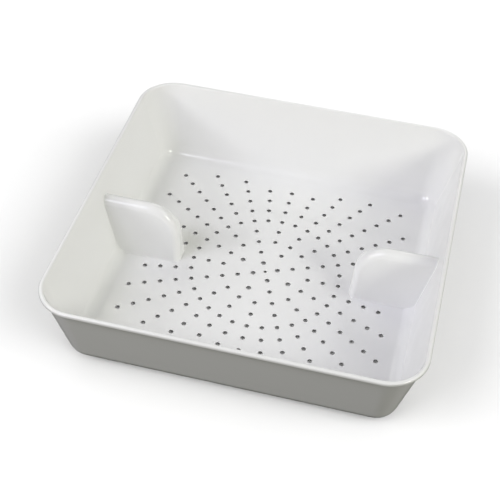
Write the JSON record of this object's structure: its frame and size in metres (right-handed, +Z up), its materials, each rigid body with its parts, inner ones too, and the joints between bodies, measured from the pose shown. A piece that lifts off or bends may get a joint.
---
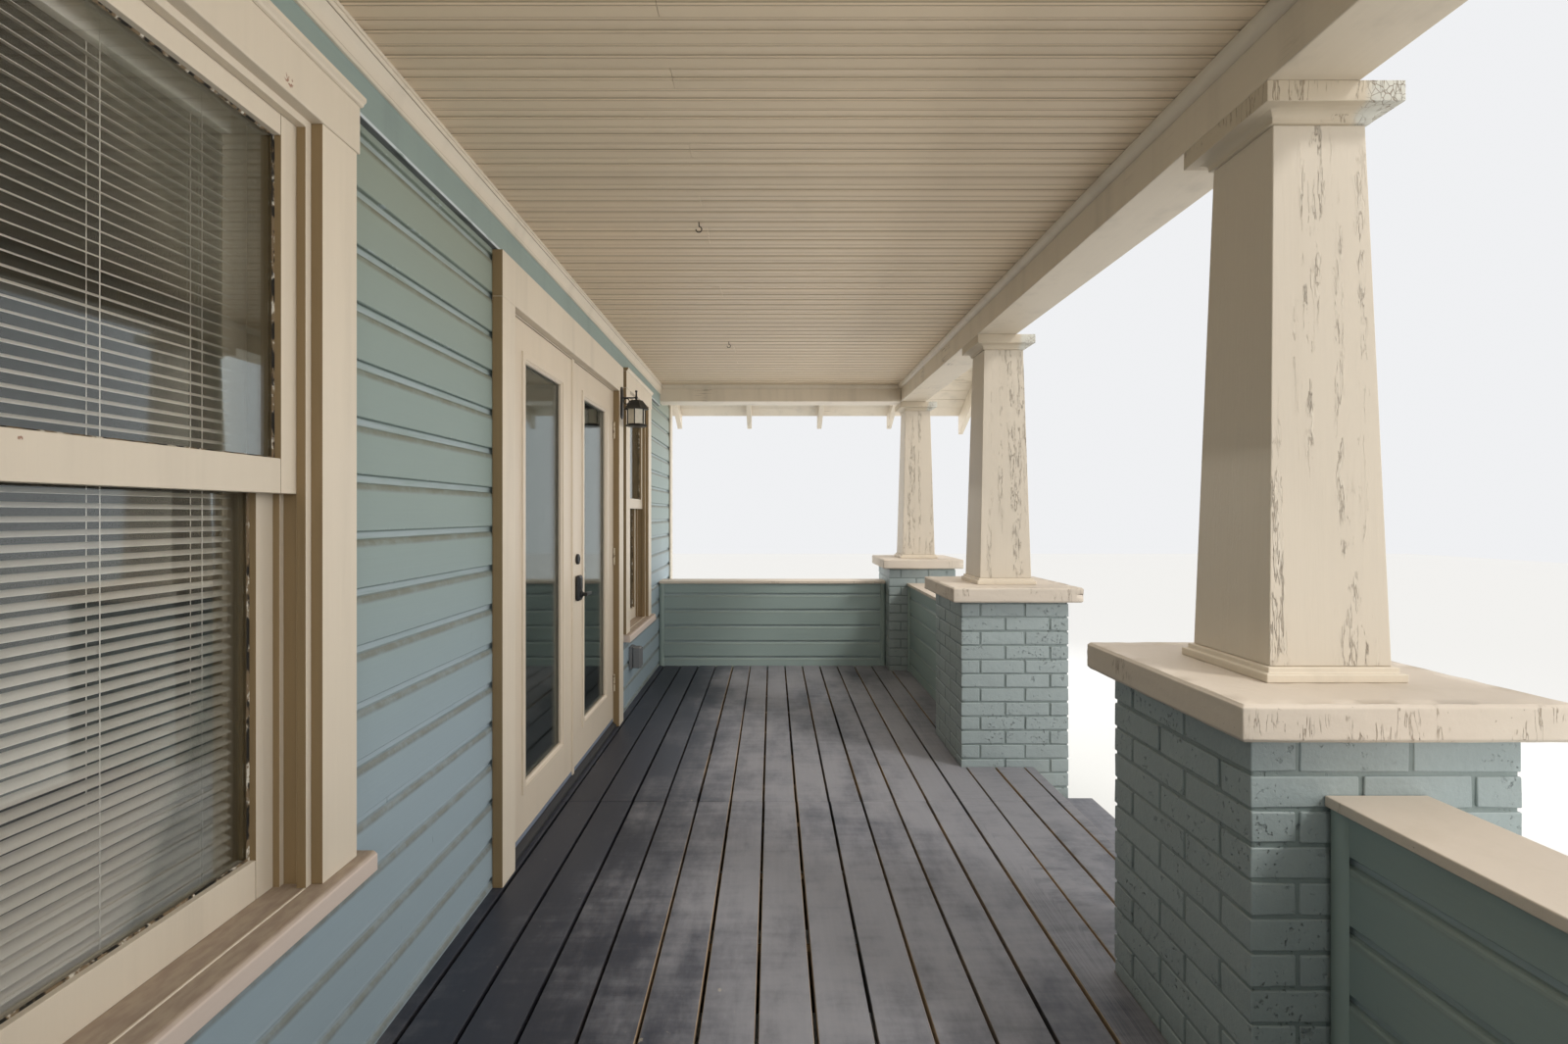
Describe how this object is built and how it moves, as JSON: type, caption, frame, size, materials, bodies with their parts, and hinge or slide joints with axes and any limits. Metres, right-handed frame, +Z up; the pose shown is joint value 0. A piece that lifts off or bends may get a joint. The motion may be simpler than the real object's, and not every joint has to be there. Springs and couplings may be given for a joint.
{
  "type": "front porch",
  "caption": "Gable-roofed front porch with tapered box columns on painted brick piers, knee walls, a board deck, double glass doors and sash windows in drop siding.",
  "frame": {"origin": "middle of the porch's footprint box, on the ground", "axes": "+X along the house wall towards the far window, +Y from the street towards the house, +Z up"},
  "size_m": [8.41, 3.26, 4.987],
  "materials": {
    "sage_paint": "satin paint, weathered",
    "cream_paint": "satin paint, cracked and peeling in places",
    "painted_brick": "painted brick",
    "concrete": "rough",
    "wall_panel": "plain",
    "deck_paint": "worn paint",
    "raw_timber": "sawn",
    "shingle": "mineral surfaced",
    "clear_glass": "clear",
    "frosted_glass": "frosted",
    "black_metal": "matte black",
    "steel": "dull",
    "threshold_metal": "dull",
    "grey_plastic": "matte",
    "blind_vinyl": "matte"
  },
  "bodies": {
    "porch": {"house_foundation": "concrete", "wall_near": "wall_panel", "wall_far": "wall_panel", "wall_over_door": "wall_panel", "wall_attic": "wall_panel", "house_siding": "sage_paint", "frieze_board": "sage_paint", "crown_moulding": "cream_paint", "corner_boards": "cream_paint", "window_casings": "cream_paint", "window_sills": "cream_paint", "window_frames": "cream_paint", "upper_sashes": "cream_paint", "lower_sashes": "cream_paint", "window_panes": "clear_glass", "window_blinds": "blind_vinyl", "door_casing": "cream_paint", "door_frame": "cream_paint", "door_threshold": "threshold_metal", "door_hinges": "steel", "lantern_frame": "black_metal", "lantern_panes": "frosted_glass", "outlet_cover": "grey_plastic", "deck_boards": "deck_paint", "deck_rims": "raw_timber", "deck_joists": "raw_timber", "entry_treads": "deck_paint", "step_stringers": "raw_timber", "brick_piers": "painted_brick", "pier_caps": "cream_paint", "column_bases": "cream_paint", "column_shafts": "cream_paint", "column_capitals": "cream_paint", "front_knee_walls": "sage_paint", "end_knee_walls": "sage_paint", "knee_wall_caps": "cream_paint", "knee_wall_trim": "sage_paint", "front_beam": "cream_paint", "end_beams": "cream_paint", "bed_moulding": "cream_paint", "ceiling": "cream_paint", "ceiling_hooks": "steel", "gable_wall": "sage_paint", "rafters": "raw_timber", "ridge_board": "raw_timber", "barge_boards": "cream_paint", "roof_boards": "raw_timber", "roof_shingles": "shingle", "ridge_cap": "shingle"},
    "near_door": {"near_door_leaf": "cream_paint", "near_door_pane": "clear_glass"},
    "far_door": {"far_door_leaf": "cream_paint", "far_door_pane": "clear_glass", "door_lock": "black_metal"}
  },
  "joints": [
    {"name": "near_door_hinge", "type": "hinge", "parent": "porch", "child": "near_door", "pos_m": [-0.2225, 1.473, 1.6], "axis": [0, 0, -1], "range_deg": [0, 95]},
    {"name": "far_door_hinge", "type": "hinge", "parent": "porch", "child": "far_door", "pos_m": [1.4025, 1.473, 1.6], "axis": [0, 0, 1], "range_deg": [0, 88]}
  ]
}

## Problem requirements
List all lines holding the string "caption".

## Written answer
Describe how this object is built and how it moves, as JSON: type, caption, frame, size, materials, bodies with their parts, and hinge or slide joints with axes and any limits. Metres, right-handed frame, +Z up; the pose shown is joint value 0. A piece that lifts off or bends may get a joint. The motion may be simpler than the real object's, and not every joint has to be there. Springs and couplings may be given for a joint.
  "caption": "Gable-roofed front porch with tapered box columns on painted brick piers, knee walls, a board deck, double glass doors and sash windows in drop siding.",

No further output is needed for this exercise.